**Records for this task:**
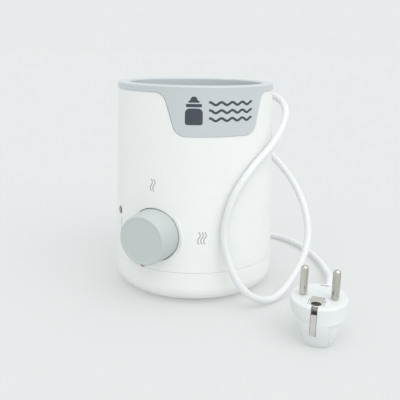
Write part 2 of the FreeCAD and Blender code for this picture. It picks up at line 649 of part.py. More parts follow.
def thermal_fuse(frame):
    level = f"({UNDER_SPREADER} - fuse_drop)"
    case = new_piece("thermal_fuse", frame)
    extrude(case, "-fuse_length / 2", "fuse_length", (circle, "fuse_y", level, "fuse_radius"),
            role="YZ_Plane")
    extrude(case, "-fuse_length / 2 - fuse_lead", "fuse_length + 2 * fuse_lead",
            (circle, "fuse_y", level, "0.5"), role="YZ_Plane")
    sleeve = new_piece("fuse_sleeve", frame)
    extrude(sleeve, "-fuse_length / 2 - 2", "fuse_length + 4",
            (circle, "fuse_y", level, "fuse_radius + sleeve_wall"),
            (circle, "fuse_y", level, "fuse_radius + 0.05"), role="YZ_Plane")
    clip = new_piece("fuse_clip", frame)
    inner, outer = "(fuse_radius + sleeve_wall + 0.05)", "(fuse_radius + sleeve_wall + 0.65)"
    foot = f"({UNDER_SPREADER} - 0.6)"
    extrude(clip, "-3", "6",
            (outline, (f"fuse_y - {outer}", UNDER_SPREADER), (f"fuse_y - {outer}", f"{level} - {outer}"),
             (f"fuse_y + {outer}", f"{level} - {outer}"), (f"fuse_y + {outer}", foot), ("fuse_y + 9", foot),
             ("fuse_y + 9", UNDER_SPREADER), (f"fuse_y + {inner}", UNDER_SPREADER),
             (f"fuse_y + {inner}", f"{level} - {inner}"), (f"fuse_y - {inner}", f"{level} - {inner}"),
             (f"fuse_y - {inner}", UNDER_SPREADER)), role="YZ_Plane")
    extrude(clip, f"{foot} - 1", "3", (circle, "0", "fuse_y + fuse_screw", "plate_hole"), kind="Pocket")
    screws("fuse_clip_screw", (("0", "fuse_y + fuse_screw"),), foot, "2.4", "1.6", "1.6",
           f"{UNDER_SPREADER} + 2.8", frame=frame)


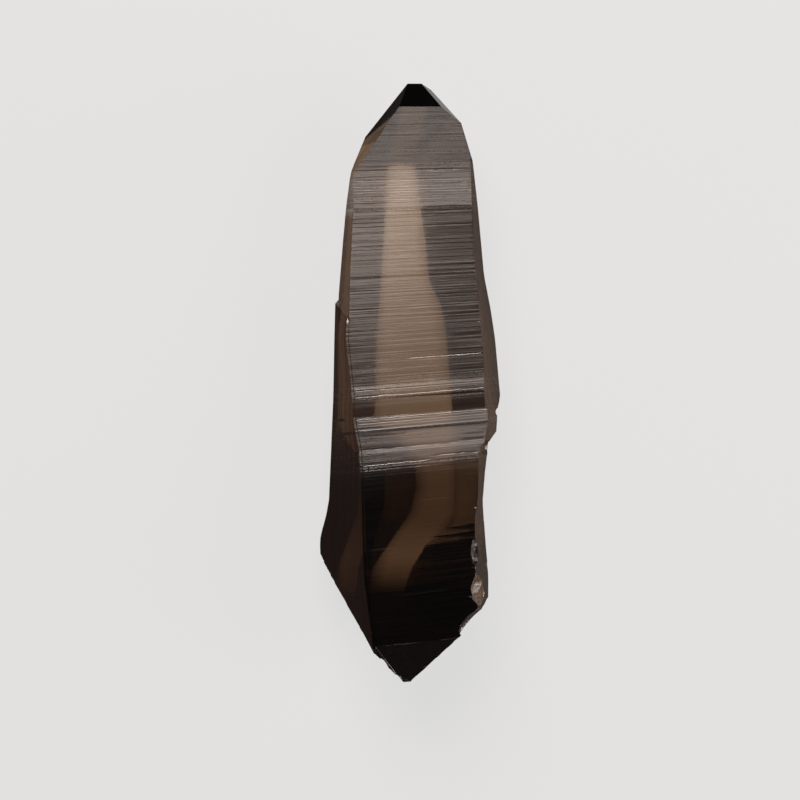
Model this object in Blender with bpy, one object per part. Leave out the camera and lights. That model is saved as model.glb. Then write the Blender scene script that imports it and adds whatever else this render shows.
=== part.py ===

**Request:** Reproduce only the lines between the line containing "Model this object" and the last line of the records, those two lines included, exactly.

**Correct result:**
Model this object in Blender with bpy, one object per part. Leave out the camera and lights. That model is saved as model.glb. Then write the Blender scene script that imports it and adds whatever else this render shows.
=== part.py ===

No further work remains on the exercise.